Fun stuff to think about.

 
Posted : 21/12/2019 5:01 am
Posts: 0
Eminent Member
Topic starter
 

Speaking of DSP, the successor to SSP2 is recently available and, not surprisingly, it is called SSP3 DSP 🙂 it is currently used in the new UR-C Steinberg sound cards. Will we see it in the new Rafece at Namm 2020? UR-C Series SSP3

 
Posted : 03/01/2020 5:13 pm
Posts: 7
Active Member
 

why va?...its just a fancy other method, of what you can already do, with the awm2 engine, i mean if you are looking for the typical vangelis blade runner slow lead brassy sounds,
they are not hard to program, i have made a rough estimate preset, with just one element, the "101 Saw" as building block, and some tweaking of the filter envelopes
and the "de-tune" fx on top of that, and voila...and i haven't even used the extended lfo for it, just the normal one.

sure its not a exact copy, of the vangelis cs80 sound, but it sounds good, and pretty close too.

i cannot think of any other synthesis method, that is so radically diferrent, that generates sounds, that neither fm-x, or awm2 cannot do, and is musically usable of course.
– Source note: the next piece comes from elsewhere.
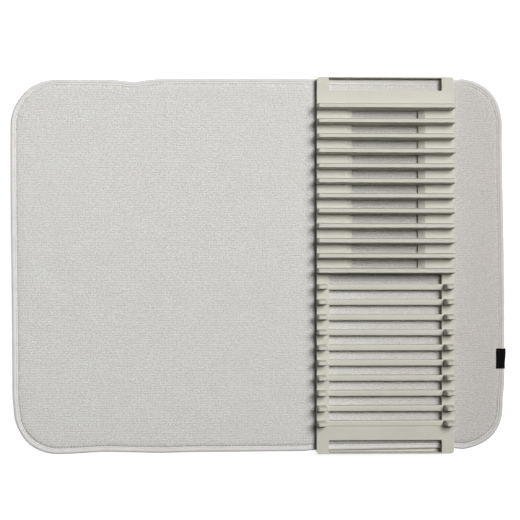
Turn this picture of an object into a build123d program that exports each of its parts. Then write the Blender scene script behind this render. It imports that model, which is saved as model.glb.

and i have a old supernova 2 keyboard, so i can compare the methods somewhat.

 
Posted : 10/01/2020 8:40 pm
Lex
 Lex
Posts: 0
Eminent Member
 

Regarding tone-generating DSP, we've got something new to talk about here: the YC61's VCM Organ engine. The question is, what hardware is providing the muscle?

 
Posted : 10/01/2020 10:01 pm
Michel
Posts: 111
Estimable Member
 

why va?...its just a fancy other method, of what you can already do, with the awm2 engine,

That's an inaccurate gloss of AWM2 vs virtual analog synthesis and completely overlooks a variety of fundamental sound-shaping capabilities.

Here are some unique sonic aspects of analog and virtual analog synthesis:

- proper PWM (sorry, PWM via FM-X is a limited approximation)
- oscillator cross-modulation
- hard/soft-sync
- continuously variable waveshapes (eg. sine to triangle to saw to square)
- oscillator feedback (sounds different from FM feedback)

Sampling the above is often quite unsatisfactory as the results of are often quite static/repetitive and you lose the articulation and realtime control.